The very core of Catalyst is its dispatching system. Given a URI, it selects a piece of code to run. Its dispatcher is very powerful (Chained methods are great!), and with plugins like Catalyst::Action::REST, it’s even better.

Along with the dispatching system, Catalyst also provides an abstraction over the typical web app request/response cycle. The Request makes it easy to look at incoming query arguments, POST data, file uploads, and headers. The Response lets you set headers and return output to the client, whether that be HTML or a downloadable file.

Catalyst also includes engines (think “environment adapters”) for a number of common web application environments, including vanilla CGI, mod_perl, FastCGI, and more. These engines make sure that the Request/Response API works exactly the same in any environment where Catalyst can be deployed.

This is a huge win, since you can write your app without worrying about the deployment environment. If you’re writing an app for public distribution, it gives the installing users a choice of how to deploy.

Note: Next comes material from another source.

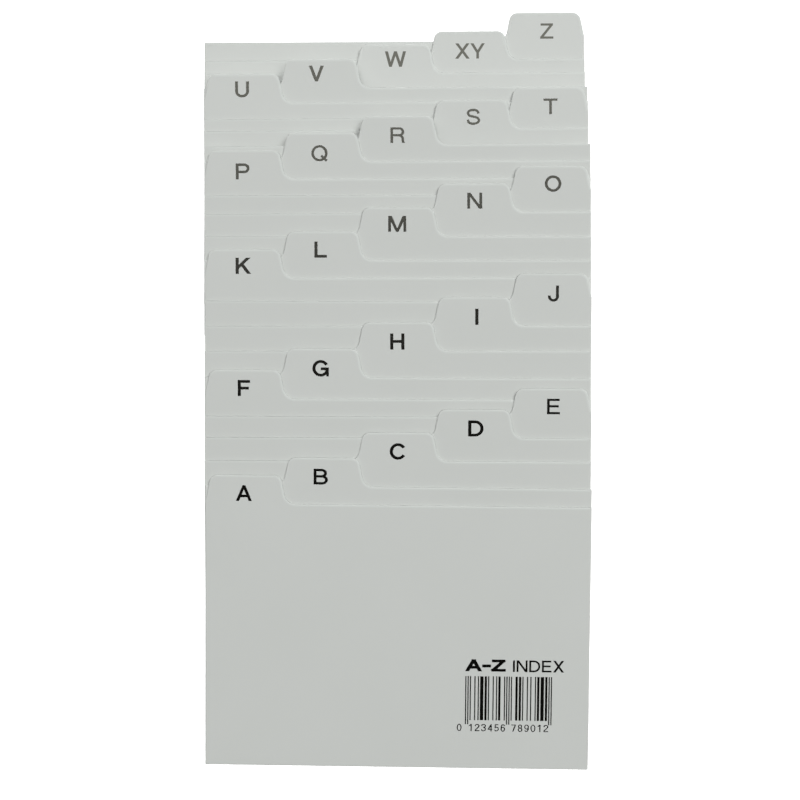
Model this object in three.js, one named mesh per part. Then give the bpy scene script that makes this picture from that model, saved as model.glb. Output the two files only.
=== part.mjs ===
// A set of alphabetical index guide cards, laid out on a table as an overlapping spread.
// Each guide is one thin rigid sheet with a raised tab. The last letter lies flat at the back,
// and every other guide rests on the one beneath it, pulled forward so that its tab row shows.
// Units are millimetres and +Z is up. Guide A, the front one, has its lower edge on the table.
import * as THREE from 'three';

// One guide.
const CARD_WIDTH = 110;
const BODY_HEIGHT = 75.9; // lower edge to shoulder
const THICKNESS = 0.5;
const TAB_HEIGHT = 8.2; // shoulder to tab top
const TAB_HALF_TOP = 9.9; // half the tab's width at its top, measured to the sharp corner
const TAB_SLOPE = 0.21; // how far each tab side spreads for each millimetre down
const TAB_CORNER_RADIUS = 2.4;
const TAB_ROOT_RADIUS = 3.3;
const TAB_CENTRES = [11.5, 33.7, 55.2, 76.8, 98.7]; // tab positions, from the sheet's left side
const ARC_SEGMENTS = 8;

// The spread.
const SHEET_GAP = 0.1; // air between one guide and the next
const MIDDLE_TILT = THREE.MathUtils.degToRad(4.6); // tilt of guides V to S

// The guides from the bottom of the pile to the top. Each row holds the tab letters, how far
// the guide is pulled forward of the one beneath, its sideways offset (both in millimetres),
// and its turn in the sheet's own plane, in degrees.
const FLAT_GUIDES = [
  ['z', 0, -1.1, 0.1],
  ['xy', 5.4, -0.9, 0.2],
  ['w', 3.9, -0.9, 0.1],
];
const MIDDLE_GUIDES = [
  ['v', 4.9, -0.4, 0.2],
  ['u', 4.2, -0.3, 0.2],
  ['t', 4.5, -0.1, 0.4],
  ['s', 3.4, -0.1, 0.4],
];
const FRONT_GUIDES = [
  ['r', 4.5, 0.3, 0.3],
  ['q', 4.6, 0.2, 0.2],
  ['p', 4.9, 0.2, 0.1],
  ['o', 4.7, 0.2, 0],
  ['n', 5, 0.4, 0.3],
  ['m', 6.6, 0.2, -0.1],
  ['l', 6.8, 0.2, -0.1],
  ['k', 5, 0.2, 0],
  ['j', 6.7, 0.2, -0.3],
  ['i', 6.9, 0.3, 0],
  ['h', 7.1, 0.2, 0],
  ['g', 7.6, 0, -0.3],
  ['f', 6.1, 0.1, -0.3],
  ['e', 4.9, 0.2, -0.2],
  ['d', 6, 0.1, -0.2],
  ['c', 6.6, 0.1, -0.2],
  ['b', 7.4, 0.1, -0.6],
  ['a', 5.1, 0.1, -0.6],
];

const PITCH = THICKNESS + SHEET_GAP;
const LETTERS = [...FLAT_GUIDES, ...MIDDLE_GUIDES, ...FRONT_GUIDES].map((row) => row[0]).reverse();

// Points of an arc that rounds the corner at `corner`, between two straight sides.
function roundedCorner(before, corner, after, radius) {
  const toBefore = before.clone().sub(corner).normalize();
  const toAfter = after.clone().sub(corner).normalize();
  const halfAngle = Math.acos(toBefore.dot(toAfter)) / 2;
  const bisector = toBefore.clone().add(toAfter).normalize();
  const centre = corner.clone().addScaledVector(bisector, radius / Math.sin(halfAngle));
  const start = corner.clone().addScaledVector(toBefore, radius / Math.tan(halfAngle));
  const end = corner.clone().addScaledVector(toAfter, radius / Math.tan(halfAngle));
  const from = start.sub(centre).angle();
  let sweep = end.sub(centre).angle() - from;
  if (sweep > Math.PI) sweep -= 2 * Math.PI;
  if (sweep < -Math.PI) sweep += 2 * Math.PI;
  const points = [];
  for (let i = 0; i <= ARC_SEGMENTS; i += 1) {
    const angle = from + (sweep * i) / ARC_SEGMENTS;
    points.push(new THREE.Vector2(Math.cos(angle), Math.sin(angle)).multiplyScalar(radius).add(centre));
  }
  return points;
}

// The lower part of a tab's side, from the sheet's own side inwards, with the tab centred on
// x = 0. `edge` is the distance from there to the sheet's side. A tab at the end of the row
// slants straight out to that side. Any other has a shoulder and a rounded root.
function tabRoot(edge) {
  const root = TAB_HALF_TOP + TAB_SLOPE * TAB_HEIGHT;
  const top = BODY_HEIGHT + TAB_HEIGHT;
  if (edge < root) return [new THREE.Vector2(edge, top - (edge - TAB_HALF_TOP) / TAB_SLOPE)];
  const shoulder = new THREE.Vector2(edge, BODY_HEIGHT);
  const corner = new THREE.Vector2(root, BODY_HEIGHT);
  const topCorner = new THREE.Vector2(TAB_HALF_TOP, top);
  return [shoulder, ...roundedCorner(shoulder, corner, topCorner, TAB_ROOT_RADIUS)];
}

// One side of a tab, from the sheet's own side to the tab's top. `side` is +1 or -1.
function tabSide(side, edge) {
  const top = BODY_HEIGHT + TAB_HEIGHT;
  const root = new THREE.Vector2(TAB_HALF_TOP + TAB_SLOPE * TAB_HEIGHT, BODY_HEIGHT);
  const corner = new THREE.Vector2(TAB_HALF_TOP, top);
  const upper = roundedCorner(root, corner, new THREE.Vector2(0, top), TAB_CORNER_RADIUS);
  return [...tabRoot(edge), ...upper].map((point) => point.setX(side * point.x));
}

// The outline of a guide whose tab is in the given column, counted from the left.
// x = 0 is the sheet's middle and y = 0 its lower edge.
function guideOutline(column) {
  const half = CARD_WIDTH / 2;
  const tabCentre = TAB_CENTRES[column] - half;
  const right = tabSide(1, half - tabCentre);
  const left = tabSide(-1, half + tabCentre).reverse();
  const tab = [...right, ...left].map((point) => point.setX(point.x + tabCentre));
  return [new THREE.Vector2(-half, 0), new THREE.Vector2(half, 0), ...tab];
}

// The sheet itself, centred on its body so that a small turn pivots about the middle.
function guideMesh(letters) {
  const column = LETTERS.indexOf(letters) % TAB_CENTRES.length;
  const shape = new THREE.Shape(guideOutline(column));
  const geometry = new THREE.ExtrudeGeometry(shape, { depth: THICKNESS, bevelEnabled: false });
  geometry.translate(0, -BODY_HEIGHT / 2, 0);
  const plastic = new THREE.MeshStandardMaterial({ color: 0xc4c8c4, roughness: 0.45, metalness: 0 });
  plastic.name = 'light_grey_plastic';
  const mesh = new THREE.Mesh(geometry, plastic);
  mesh.name = `guide_${letters}`;
  return mesh;
}

// Unit vectors in the Y-Z plane: up along a sheet tilted by `tilt`, and out of its top face.
const along = (tilt) => new THREE.Vector2(Math.cos(tilt), Math.sin(tilt));
const outward = (tilt) => new THREE.Vector2(-Math.sin(tilt), Math.cos(tilt));

// Where the lower edge of each guide's underside goes, in the Y-Z plane. A block of guides
// shares one tilt. Its first guide rests on the front corner of the last guide before it.
function placeBlock(guides, tilt, previous) {
  const places = [];
  let last = previous;
  for (const [letters, step, aside, turn] of guides) {
    const edge = new THREE.Vector2();
    if (last) {
      edge.copy(last.edge).addScaledVector(outward(last.tilt), THICKNESS);
      edge.addScaledVector(outward(tilt), SHEET_GAP).addScaledVector(along(tilt), -step);
    }
    last = { letters, tilt, edge, aside, turn: THREE.MathUtils.degToRad(turn) };
    places.push(last);
  }
  return places;
}

// The tilt that brings the lowest corner of the front guide down to the table.
function frontTilt(previous) {
  const support = previous.edge.clone().addScaledVector(outward(previous.tilt), THICKNESS);
  const reach = FRONT_GUIDES.reduce((sum, row) => sum + row[1], 0);
  const frontTurn = THREE.MathUtils.degToRad(Math.abs(FRONT_GUIDES[FRONT_GUIDES.length - 1][3]));
  const toLowCorner = reach + (CARD_WIDTH / 2) * Math.sin(frontTurn);
  const rise = SHEET_GAP + (FRONT_GUIDES.length - 1) * PITCH;
  return Math.atan2(rise, toLowCorner) + Math.asin(support.y / Math.hypot(rise, toLowCorner));
}

function placeAll() {
  const flat = placeBlock(FLAT_GUIDES, 0, null);
  const middle = placeBlock(MIDDLE_GUIDES, MIDDLE_TILT, flat[flat.length - 1]);
  const lastMiddle = middle[middle.length - 1];
  return [...flat, ...middle, ...placeBlock(FRONT_GUIDES, frontTilt(lastMiddle), lastMiddle)];
}

// A tilted holder for one guide, with the guide turned slightly in its own plane inside it.
function placedGuide({ letters, tilt, edge, aside, turn }) {
  const mesh = guideMesh(letters);
  mesh.position.set(0, BODY_HEIGHT / 2, 0);
  mesh.rotation.z = turn;
  const holder = new THREE.Group();
  holder.name = `place_${letters}`;
  holder.position.set(aside, edge.x, edge.y);
  holder.rotation.x = tilt;
  holder.add(mesh);
  return holder;
}

// The whole spread, moved so that the middle of its footprint is the origin.
function buildSpread() {
  const spread = new THREE.Group();
  spread.name = 'index_guide_set';
  for (const place of placeAll()) spread.add(placedGuide(place));
  spread.updateMatrixWorld(true);
  const box = new THREE.Box3().setFromObject(spread, true);
  const centre = box.getCenter(new THREE.Vector3());
  for (const holder of spread.children) {
    holder.position.sub(new THREE.Vector3(centre.x, centre.y, box.min.z));
  }
  return spread;
}

export default buildSpread();
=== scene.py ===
"""Looks of a set of alphabetical index guide cards, spread out on a white table.

Each guide is rebuilt from the outline of its CAD sheet, with rounded cut edges, and carries its
printed letter as a thin layer of ink. Everything is in metres, in the frame of the CAD model.
"""
import math

import bpy  # noqa: E402
from mathutils import Matrix, Vector, geometry  # noqa: E402


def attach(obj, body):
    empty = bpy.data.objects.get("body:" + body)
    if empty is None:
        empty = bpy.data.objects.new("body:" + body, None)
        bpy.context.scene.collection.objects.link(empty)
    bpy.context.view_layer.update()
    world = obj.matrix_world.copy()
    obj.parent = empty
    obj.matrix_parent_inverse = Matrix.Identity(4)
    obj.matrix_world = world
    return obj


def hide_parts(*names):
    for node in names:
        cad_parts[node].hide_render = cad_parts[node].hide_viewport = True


MM = 0.001

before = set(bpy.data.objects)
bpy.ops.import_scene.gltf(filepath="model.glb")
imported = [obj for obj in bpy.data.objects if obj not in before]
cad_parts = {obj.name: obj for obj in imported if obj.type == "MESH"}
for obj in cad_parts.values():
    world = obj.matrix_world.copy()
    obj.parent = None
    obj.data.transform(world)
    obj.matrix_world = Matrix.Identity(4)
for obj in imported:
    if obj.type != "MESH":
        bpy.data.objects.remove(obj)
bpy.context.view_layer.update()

# ---------------------------------------------------------------- the sheets, in millimetres
CARD_WIDTH = 110
BODY_HEIGHT = 75.9
TAB_TOP = 84.1
TAB_COLUMNS = 5
TOP_FACING = 0.9  # the least upward part of the normal of a face that belongs to a sheet's top

# Round the cut edge: how far in from the outline, how far below the top face, and how pale. The
# paleness is partly whitened cut plastic and partly a painted highlight where the rounded rim catches
# the light.
CUT_PROFILE = [
    (0.85, 0.0, 0.0), (0.6, 0.0, 0.4), (0.42, 0.004, 0.9), (0.25, 0.015, 1.0), (0.1, 0.05, 1.0),
    (0.03, 0.11, 1.0), (0.0, 0.2, 0.8), (0.0, 0.4, 0.2), (0.0, 0.58, 0.0),
]
# How pale the tab edges are, by the way they run: partly whitened cut plastic, partly a painted
# highlight that makes the edges facing the light from the upper right paler. The right sides are
# palest, the top edges less so, and the left sides, away from the light, least.
RIGHT_SIDE_HIGHLIGHT = 0.75
TOP_EDGE_HIGHLIGHT = 0.48
LEAST_PALENESS = 0.15
SHARPEST_CORNER = 0.3  # keeps a very sharp corner from moving too far when an outline is pulled in

# ---------------------------------------------------------------- the print, in millimetres
CAP_HEIGHT = 4.35
LETTER_SPACING = 0.08  # as a share of the height of the capitals
INK_TOP = 0.012  # above the sheet
INK_FOOT = 0.002
MERGE_DISTANCE = 1e-5
INK_SPREAD = 0.08  # how far the ink of a letter runs past the letter's drawn outline
SPREAD_CHANGE = 0.04  # how much further or less far it runs on the heavily and lightly printed guides
HEAVY_PRINT = ("c", "d", "f", "g", "h", "i", "k", "l")
LIGHT_PRINT = ("e", "q", "r", "s", "t", "xy", "z")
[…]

These core pieces are really the only parts of Catalyst you have to use when you use Catalyst. If you don’t want dispatch and a request/response API, you don’t want Catalyst.

Catalyst (really Catalyst-Devel) also includes a fantastic single-process development server. This server can be started straight from an application’s checkout directory with one command. Even better, this dev server can be told to monitor all relevant files and restart itself when any of them change. Note that this is a proper restart, which avoids all the myriad problems that afflict Apache::Reload and its ilk, which attempt to reload modules in the same Perl interpreter.

Just these things – controllers, a request/response abstraction, deployment agnosticism, and a great dev environment – are enough to make Catalyst a great choice. Ignore everything else it does and you’ll still have improved your development process and improved your code.

Catalyst also does some other things …

It has a component system which has allowed people to release a whole host of useful plugins. If you look on CPAN, you’ll find things like sessions, powerful authentication, dumb authentication, I18N, and much more. If a plugin does what you need, it’ll save you a lot of development time.

Note that the old “Catalyst::Plugin” system is in the process of being deprecated, but the concept of pluggable components is still core to what Catalyst is. All that’s changed is the way pluggability works.

Catalyst lets you have multiple views. While many apps will just output HTML via a templating system, this flexibility is great for RESTful apps that may want to output XML, JSON, and still fall back to HTML for browsers (see my REST-ForBrowsers for some help with that).

Catalyst also has configuration file handling built-in. Personally, I avoid it, because it only works within the context of the whole “Catalyst environment”. That means it’s awkward at best to load the configuration outside of the web environment. I always make sure that application wide setting are available for things like cron jobs. This falls into a category of Catalyst features which are not best practices, but are probably useful for people writing their first web app.

Catalyst gives you hooks for models. Again, this is something I never use, but it’s another “useful for web app n00bs” feature.

There’s probably many other things I’ve left out. The point is that Catalyst provides a very powerful set of core web app tools, and that core is actually small.

Relative to a “my way or the highway” type framework (RoR and Jifty, I’m looking at you), it’s easy to port an existing application to Catalyst. In fact, using Catalyst::Controller::WrapCGI, you can wrap an existing CGI application with Catalyst, and then convert slowly over to “native” controllers.

And most importantly, you can move to Catalyst without touching your model at all! Since many applications have the bulk of their code in the models (at least, they do if you’re doing it right), this is a huge win.

Next step is to turn some of this rambling into doc patches. I think a section of the Catalyst tutorial aimed at folks coming from an “old school” web app background would be great, and would really help people like Raymond (and would’ve helped me a few years back).